Task goal: Your task is to quote, unchanged, only the lines from the one with "azimuth in LEGS.values()]))" through the one with "before = set(bpy.data.objects)", both ends included.

Data excerpts:
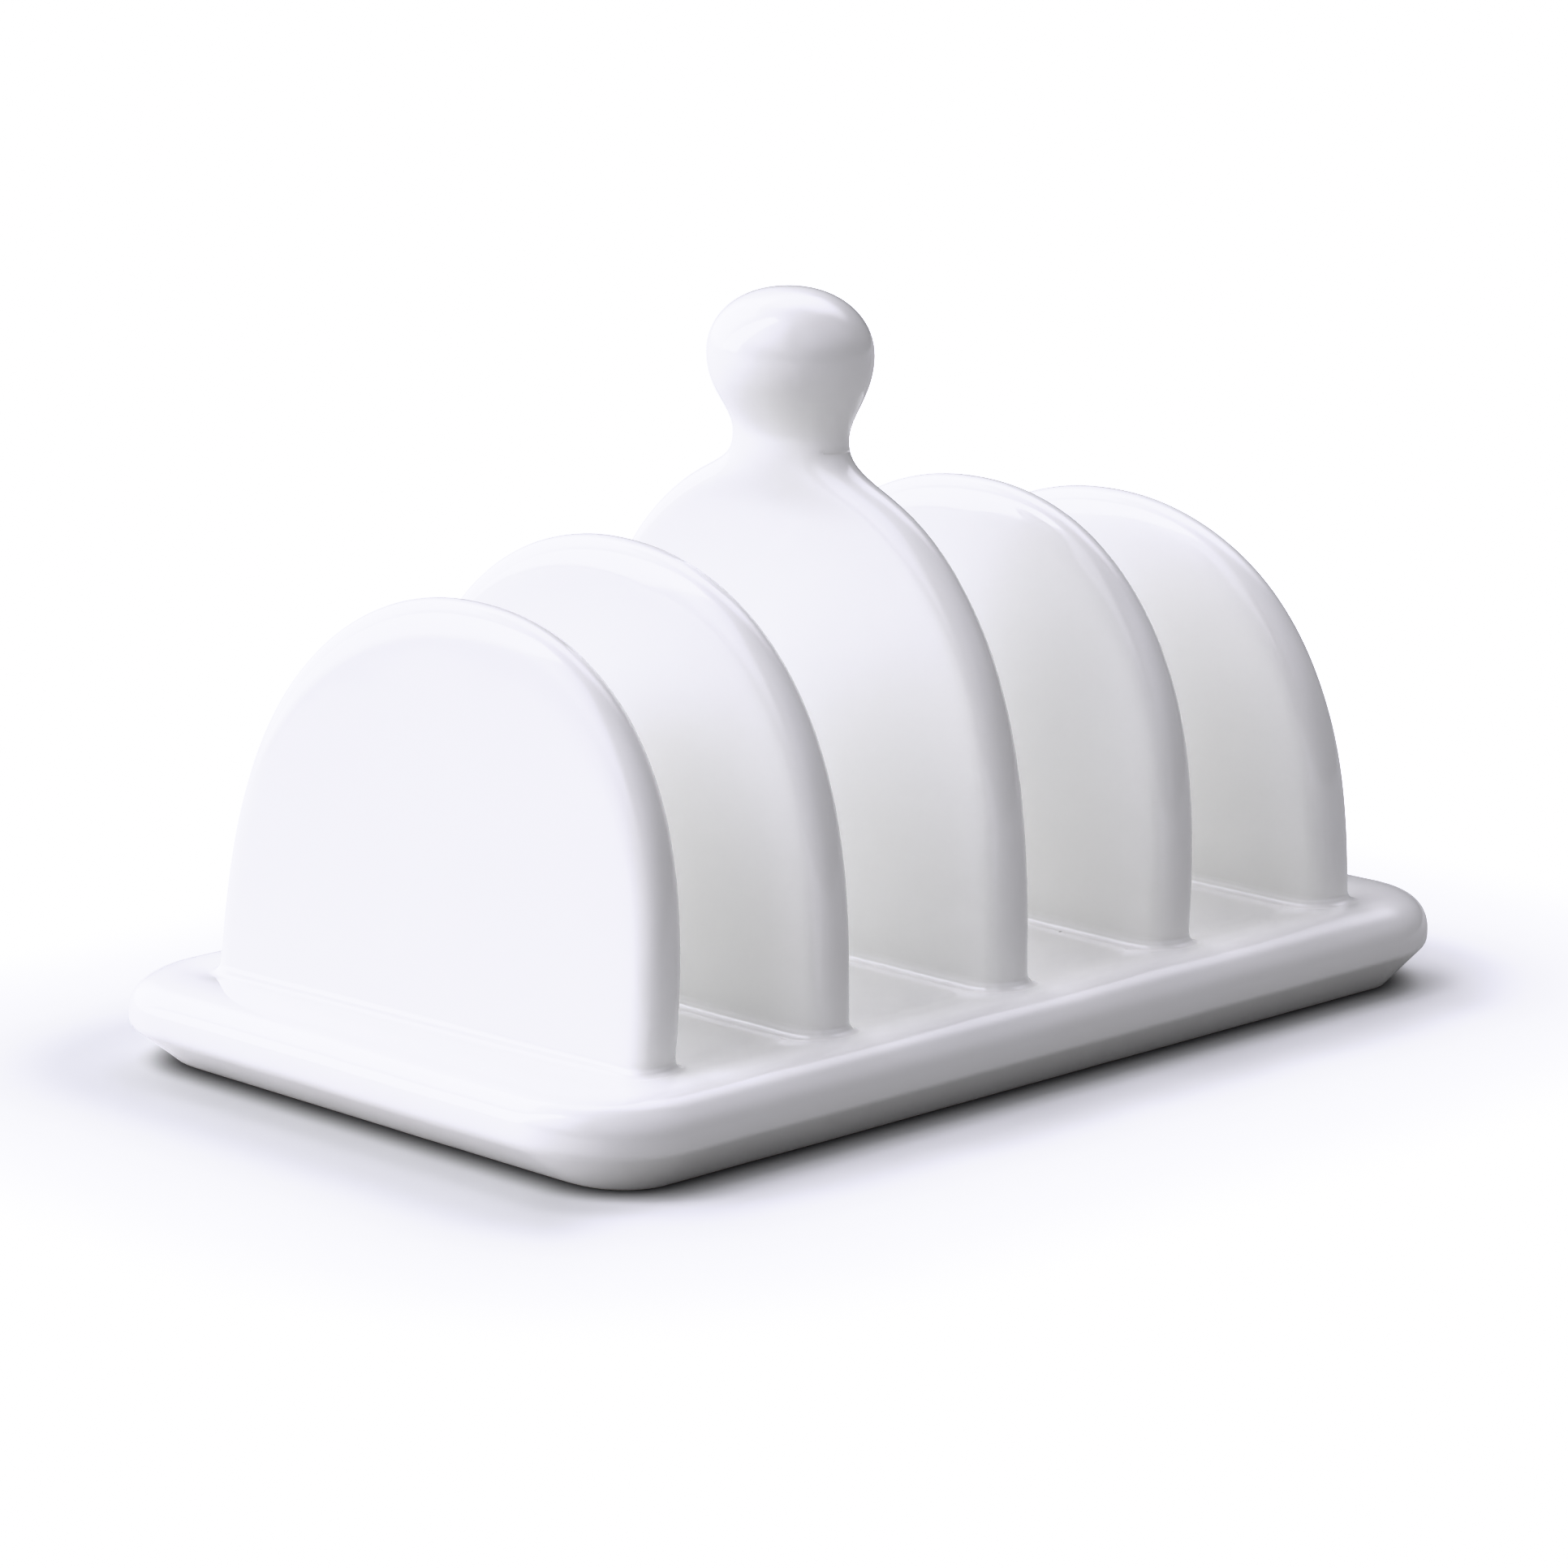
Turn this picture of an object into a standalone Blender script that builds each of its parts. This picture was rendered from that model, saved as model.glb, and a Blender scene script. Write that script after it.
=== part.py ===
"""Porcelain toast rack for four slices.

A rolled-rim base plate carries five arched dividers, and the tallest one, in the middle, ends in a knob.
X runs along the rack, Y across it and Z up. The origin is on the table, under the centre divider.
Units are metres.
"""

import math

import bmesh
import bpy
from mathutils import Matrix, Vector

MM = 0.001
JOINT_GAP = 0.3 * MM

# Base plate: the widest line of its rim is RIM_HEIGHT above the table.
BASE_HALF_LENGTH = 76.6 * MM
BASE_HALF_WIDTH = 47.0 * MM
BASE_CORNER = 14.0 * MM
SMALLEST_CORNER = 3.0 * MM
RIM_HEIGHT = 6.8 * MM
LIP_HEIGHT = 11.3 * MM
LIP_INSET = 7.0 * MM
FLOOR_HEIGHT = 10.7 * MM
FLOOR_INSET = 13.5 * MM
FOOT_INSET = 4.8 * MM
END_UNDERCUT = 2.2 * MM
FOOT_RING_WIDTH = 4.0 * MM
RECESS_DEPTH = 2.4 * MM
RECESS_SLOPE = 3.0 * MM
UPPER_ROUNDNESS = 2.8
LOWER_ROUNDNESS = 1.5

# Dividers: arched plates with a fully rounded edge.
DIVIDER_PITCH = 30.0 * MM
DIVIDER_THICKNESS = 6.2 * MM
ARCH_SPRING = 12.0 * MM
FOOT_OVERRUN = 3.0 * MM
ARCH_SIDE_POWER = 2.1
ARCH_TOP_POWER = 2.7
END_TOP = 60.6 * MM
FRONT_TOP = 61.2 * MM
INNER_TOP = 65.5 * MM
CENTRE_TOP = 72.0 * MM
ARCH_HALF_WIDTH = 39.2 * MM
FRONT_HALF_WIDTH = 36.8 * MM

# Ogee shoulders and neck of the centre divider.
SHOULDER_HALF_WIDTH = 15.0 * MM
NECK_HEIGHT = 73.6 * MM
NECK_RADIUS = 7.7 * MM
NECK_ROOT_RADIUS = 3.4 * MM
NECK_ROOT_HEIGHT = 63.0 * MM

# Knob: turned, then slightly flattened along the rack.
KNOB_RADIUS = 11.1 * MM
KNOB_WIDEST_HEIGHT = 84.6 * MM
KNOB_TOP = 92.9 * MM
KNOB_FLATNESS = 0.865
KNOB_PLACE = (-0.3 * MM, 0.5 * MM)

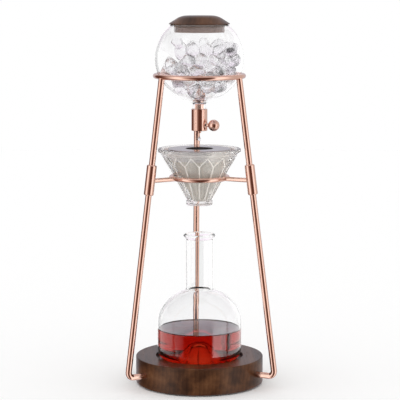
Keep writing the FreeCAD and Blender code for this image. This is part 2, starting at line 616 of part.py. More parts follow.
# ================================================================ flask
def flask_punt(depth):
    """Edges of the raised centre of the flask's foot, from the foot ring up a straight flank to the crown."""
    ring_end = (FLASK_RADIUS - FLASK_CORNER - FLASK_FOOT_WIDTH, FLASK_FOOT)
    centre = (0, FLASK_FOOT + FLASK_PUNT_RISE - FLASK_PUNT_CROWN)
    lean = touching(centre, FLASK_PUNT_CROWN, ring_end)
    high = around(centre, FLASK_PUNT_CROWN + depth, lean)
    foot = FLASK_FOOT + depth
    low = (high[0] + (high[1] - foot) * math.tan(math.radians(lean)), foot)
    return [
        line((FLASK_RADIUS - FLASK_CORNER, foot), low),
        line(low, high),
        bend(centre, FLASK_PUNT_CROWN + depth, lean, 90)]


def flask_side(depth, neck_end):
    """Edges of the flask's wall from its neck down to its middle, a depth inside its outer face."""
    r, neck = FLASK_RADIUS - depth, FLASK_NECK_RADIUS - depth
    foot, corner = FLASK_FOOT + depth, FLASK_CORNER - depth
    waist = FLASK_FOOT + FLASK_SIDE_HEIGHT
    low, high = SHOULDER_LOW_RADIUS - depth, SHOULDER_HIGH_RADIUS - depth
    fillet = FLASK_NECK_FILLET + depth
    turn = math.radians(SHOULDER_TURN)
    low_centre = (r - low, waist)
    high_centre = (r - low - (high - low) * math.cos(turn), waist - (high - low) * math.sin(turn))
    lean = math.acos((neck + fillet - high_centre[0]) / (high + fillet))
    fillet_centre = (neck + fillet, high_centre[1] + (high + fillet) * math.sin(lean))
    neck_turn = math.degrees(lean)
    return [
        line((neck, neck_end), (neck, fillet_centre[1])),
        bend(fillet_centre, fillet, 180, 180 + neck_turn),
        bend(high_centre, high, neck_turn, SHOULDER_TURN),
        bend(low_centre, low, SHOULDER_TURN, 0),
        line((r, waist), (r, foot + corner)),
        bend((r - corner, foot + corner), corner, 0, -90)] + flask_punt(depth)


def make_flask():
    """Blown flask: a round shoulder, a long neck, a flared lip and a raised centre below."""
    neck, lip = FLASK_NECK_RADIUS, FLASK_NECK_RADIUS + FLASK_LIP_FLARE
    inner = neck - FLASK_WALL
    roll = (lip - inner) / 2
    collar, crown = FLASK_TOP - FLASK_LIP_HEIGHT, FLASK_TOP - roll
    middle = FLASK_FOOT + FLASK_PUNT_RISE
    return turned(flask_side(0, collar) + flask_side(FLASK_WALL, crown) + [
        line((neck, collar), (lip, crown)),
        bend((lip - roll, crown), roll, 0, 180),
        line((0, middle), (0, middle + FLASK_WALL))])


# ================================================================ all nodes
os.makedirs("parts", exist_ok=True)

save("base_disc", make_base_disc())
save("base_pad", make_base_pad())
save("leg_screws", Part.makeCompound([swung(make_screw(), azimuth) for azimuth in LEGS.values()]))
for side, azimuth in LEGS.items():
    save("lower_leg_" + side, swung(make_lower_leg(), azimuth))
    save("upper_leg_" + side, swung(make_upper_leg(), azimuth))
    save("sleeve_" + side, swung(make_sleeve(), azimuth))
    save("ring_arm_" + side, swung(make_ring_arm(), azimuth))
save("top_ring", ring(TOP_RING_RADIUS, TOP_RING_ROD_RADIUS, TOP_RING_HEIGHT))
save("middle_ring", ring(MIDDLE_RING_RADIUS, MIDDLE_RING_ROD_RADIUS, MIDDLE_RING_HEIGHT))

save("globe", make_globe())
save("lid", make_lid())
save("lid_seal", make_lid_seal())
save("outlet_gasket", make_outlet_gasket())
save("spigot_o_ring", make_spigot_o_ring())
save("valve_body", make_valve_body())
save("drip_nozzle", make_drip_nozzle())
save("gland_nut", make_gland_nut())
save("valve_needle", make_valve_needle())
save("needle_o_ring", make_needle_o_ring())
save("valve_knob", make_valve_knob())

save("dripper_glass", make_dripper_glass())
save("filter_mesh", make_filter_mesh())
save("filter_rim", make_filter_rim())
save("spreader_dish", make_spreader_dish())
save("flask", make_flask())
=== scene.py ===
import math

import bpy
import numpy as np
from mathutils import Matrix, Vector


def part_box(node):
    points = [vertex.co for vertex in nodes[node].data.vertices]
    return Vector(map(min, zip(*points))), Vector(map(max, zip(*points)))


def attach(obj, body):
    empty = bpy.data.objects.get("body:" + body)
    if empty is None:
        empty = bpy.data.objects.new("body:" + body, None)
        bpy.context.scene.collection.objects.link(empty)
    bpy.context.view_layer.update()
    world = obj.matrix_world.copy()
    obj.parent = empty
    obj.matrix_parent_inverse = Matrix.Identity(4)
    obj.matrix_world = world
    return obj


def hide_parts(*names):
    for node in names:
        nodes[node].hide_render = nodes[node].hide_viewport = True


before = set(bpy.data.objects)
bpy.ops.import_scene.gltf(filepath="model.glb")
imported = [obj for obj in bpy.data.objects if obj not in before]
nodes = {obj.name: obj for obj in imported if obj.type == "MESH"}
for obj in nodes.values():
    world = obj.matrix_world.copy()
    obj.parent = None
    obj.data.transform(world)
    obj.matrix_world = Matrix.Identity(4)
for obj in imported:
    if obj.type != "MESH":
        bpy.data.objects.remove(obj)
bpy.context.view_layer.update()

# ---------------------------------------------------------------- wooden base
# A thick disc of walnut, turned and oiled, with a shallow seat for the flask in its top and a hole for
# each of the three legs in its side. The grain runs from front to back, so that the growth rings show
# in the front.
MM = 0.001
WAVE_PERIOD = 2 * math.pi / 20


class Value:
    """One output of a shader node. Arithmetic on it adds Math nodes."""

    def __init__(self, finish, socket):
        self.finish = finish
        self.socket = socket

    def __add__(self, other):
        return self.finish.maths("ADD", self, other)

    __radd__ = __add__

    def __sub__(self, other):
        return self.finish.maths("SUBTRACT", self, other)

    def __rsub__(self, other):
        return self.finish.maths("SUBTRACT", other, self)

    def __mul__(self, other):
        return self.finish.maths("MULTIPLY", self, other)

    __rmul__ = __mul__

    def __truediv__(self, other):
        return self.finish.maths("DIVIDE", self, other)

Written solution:
save("leg_screws", Part.makeCompound([swung(make_screw(), azimuth) for azimuth in LEGS.values()]))
for side, azimuth in LEGS.items():
    save("lower_leg_" + side, swung(make_lower_leg(), azimuth))
    save("upper_leg_" + side, swung(make_upper_leg(), azimuth))
    save("sleeve_" + side, swung(make_sleeve(), azimuth))
    save("ring_arm_" + side, swung(make_ring_arm(), azimuth))
save("top_ring", ring(TOP_RING_RADIUS, TOP_RING_ROD_RADIUS, TOP_RING_HEIGHT))
save("middle_ring", ring(MIDDLE_RING_RADIUS, MIDDLE_RING_ROD_RADIUS, MIDDLE_RING_HEIGHT))

save("globe", make_globe())
save("lid", make_lid())
save("lid_seal", make_lid_seal())
save("outlet_gasket", make_outlet_gasket())
save("spigot_o_ring", make_spigot_o_ring())
save("valve_body", make_valve_body())
save("drip_nozzle", make_drip_nozzle())
save("gland_nut", make_gland_nut())
save("valve_needle", make_valve_needle())
save("needle_o_ring", make_needle_o_ring())
save("valve_knob", make_valve_knob())

save("dripper_glass", make_dripper_glass())
save("filter_mesh", make_filter_mesh())
save("filter_rim", make_filter_rim())
save("spreader_dish", make_spreader_dish())
save("flask", make_flask())
=== scene.py ===
import math

import bpy
import numpy as np
from mathutils import Matrix, Vector


def part_box(node):
    points = [vertex.co for vertex in nodes[node].data.vertices]
    return Vector(map(min, zip(*points))), Vector(map(max, zip(*points)))


def attach(obj, body):
    empty = bpy.data.objects.get("body:" + body)
    if empty is None:
        empty = bpy.data.objects.new("body:" + body, None)
        bpy.context.scene.collection.objects.link(empty)
    bpy.context.view_layer.update()
    world = obj.matrix_world.copy()
    obj.parent = empty
    obj.matrix_parent_inverse = Matrix.Identity(4)
    obj.matrix_world = world
    return obj


def hide_parts(*names):
    for node in names:
        nodes[node].hide_render = nodes[node].hide_viewport = True


before = set(bpy.data.objects)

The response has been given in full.